09.07.16
PRESENTATO IL RAPPORTO DI HUMAN RIGHTS WATCH: "IL BUON POLIZIOTTO HA PAURA: I COSTI DELLA VIOLENZA DELLA POLIZIA A RIO DE JANEIRO"
Negli ultimi dieci anni, la polizia di Rio de Janeiro ha ucciso 8.000 persone, almeno 645 nel solo 2015 e il 77% delle vittime sono nere. In moltissimi casi, queste morti non sono conseguenza di conflitti a fuoco con i criminali, ma vere e proprie esecuzioni sommarie.
Questi dati emergono dal rapporto: "Il buon poliziotto ha paura: i costi della violenza della polizia a Rio de Janeiro", presentato giovedì 07.07) dalla ONG Human Rights Watch.
Nel suo dettagliatissimo dossier di 116 pagine, HRW sottolinea che lo Stato di Rio de Janeiro aveva promesso miglioramenti nella sicurezza pubblica, in preparazione per le Olimpiadi, ma non ha fatto abbastanza per risolvere il problema delle esecuzioni sommarie da parte della polizia.
Durante questi presunti "conflitti a fuoco" registrati tra il 2013 e il 2015, la polizia di Rio ucciso cinque volte più persone di quelle che ha ferito, il contrario di quello che ci si potrebbe aspettare in tali situazioni.

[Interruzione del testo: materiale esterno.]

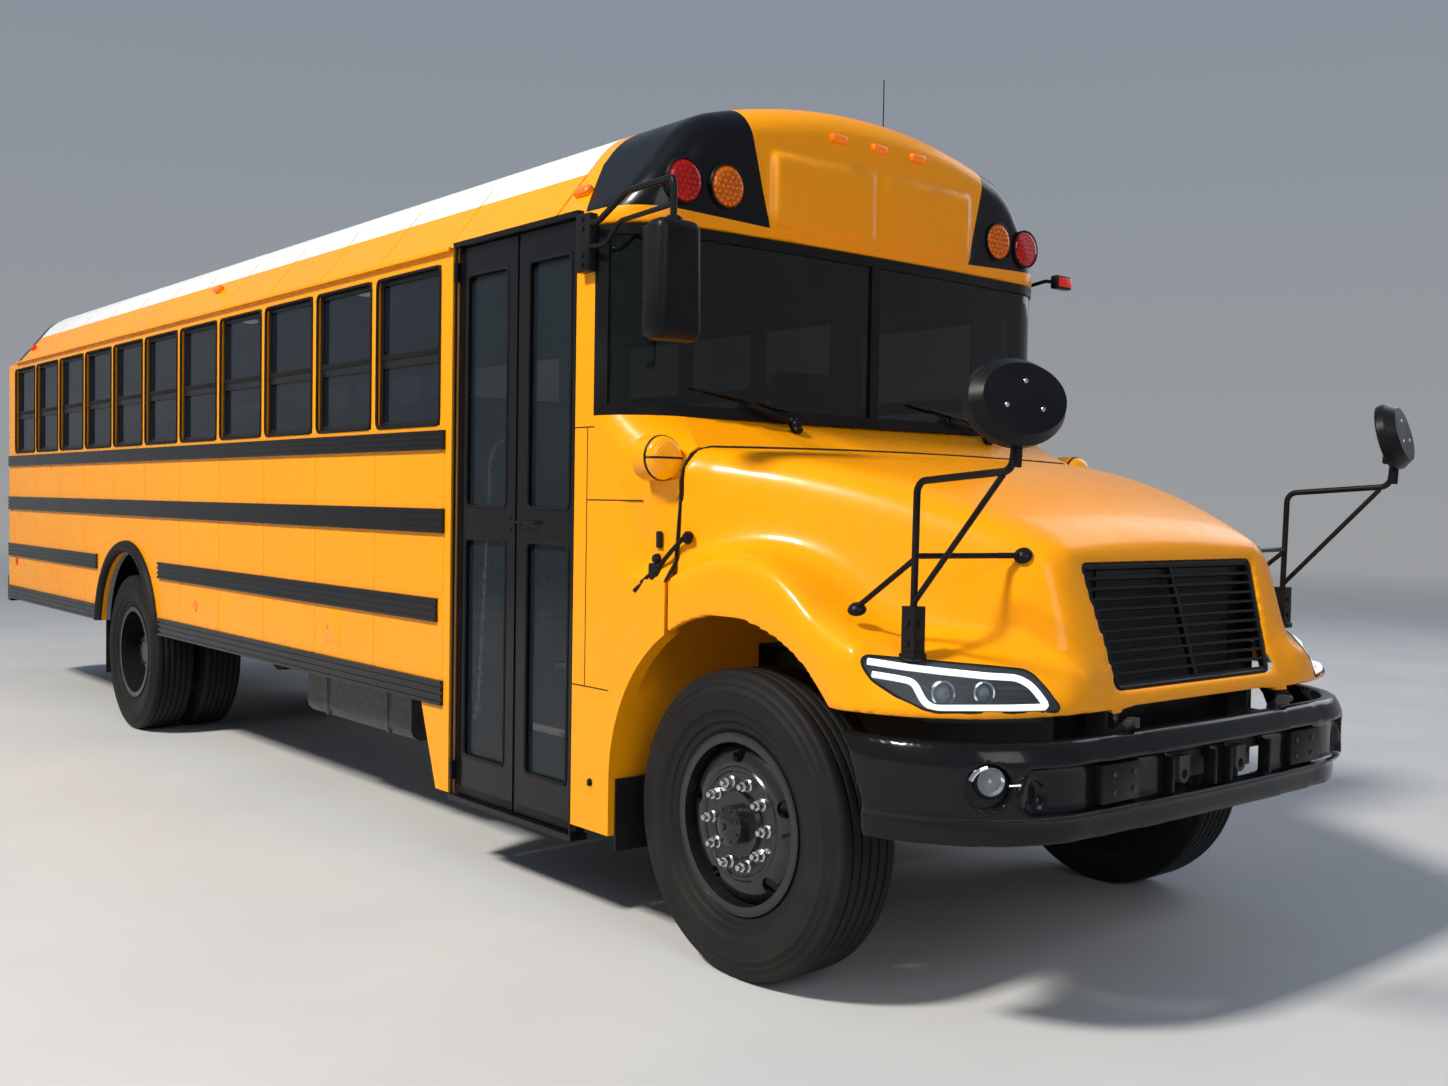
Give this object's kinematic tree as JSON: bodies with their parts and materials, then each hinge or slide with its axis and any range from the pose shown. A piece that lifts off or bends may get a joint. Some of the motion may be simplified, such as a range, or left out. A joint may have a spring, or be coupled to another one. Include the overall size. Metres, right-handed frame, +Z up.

Nel 2015, per ogni poliziotto ucciso in servizio a Rio de Janeiro, la polizia ha ucciso 24,8 persone, più del doppio rispetto al Sud Africa e una media di tre volte superiore rispetto agli Stati Uniti.
HRW ha documentato 64 di questi casi registrati dai poliziotti coinvolti come "conflitti a fuoco", risultati nella morte di 116 persone, 24 delle quali bambini o adolescenti. In tutti questi casi sono più che evidenti gli indizi di esecuzione sommaria, sia per gli esiti delle perizie, che dimostrano che le vittime sono state colpite a bruciapelo, sia per altre prove periziali e testimonianze.
HRW punta il dito sulla sistematica impunità dei poliziotti assassini, frutto di totale assenza o inadeguatezza di indagini da parte della polizia civile e, in ultima istanza, del Ministero Pubblico, organo cui è costituzionalmente delegato il controllo sull'attività della polizia. Solitamente, le indagini vengono condotte unicamente a fronte di una forte pressione da parte della società civile e dei media.
Il dossier affronta anche il rapporto intrinseco tra la corruzione della polizia ed il traffico di droga. Nei loro racconti, gli oltre 30 agenti di polizia intervistati dai ricercatori della ONG parlano del ricevimento del cosiddetto "arrego" (ndt. "pizzo", tangente) e mettono in evidenza la condiscendenza da parte dei superiori. In una delle tante testimonianze, l'agente di polizia Danilo (nome di fantasia) dice che il battaglione dove ha lavorato per anni raccoglieva mediamente 120.000 reais settimanali dai trafficanti in cambio del loro poter agire indisturbati.
Il dossier affronta anche il tema del fallimento delle UPP (Unità di Polizia Pacificatrice), protagoniste quotidiane di abusi, violenze, assassini e sequestri, ben lontane quindi dall'essere quelle forze di polizia di prossimità che avrebbero dovuto guadagnarsi la fiducia della popolazione.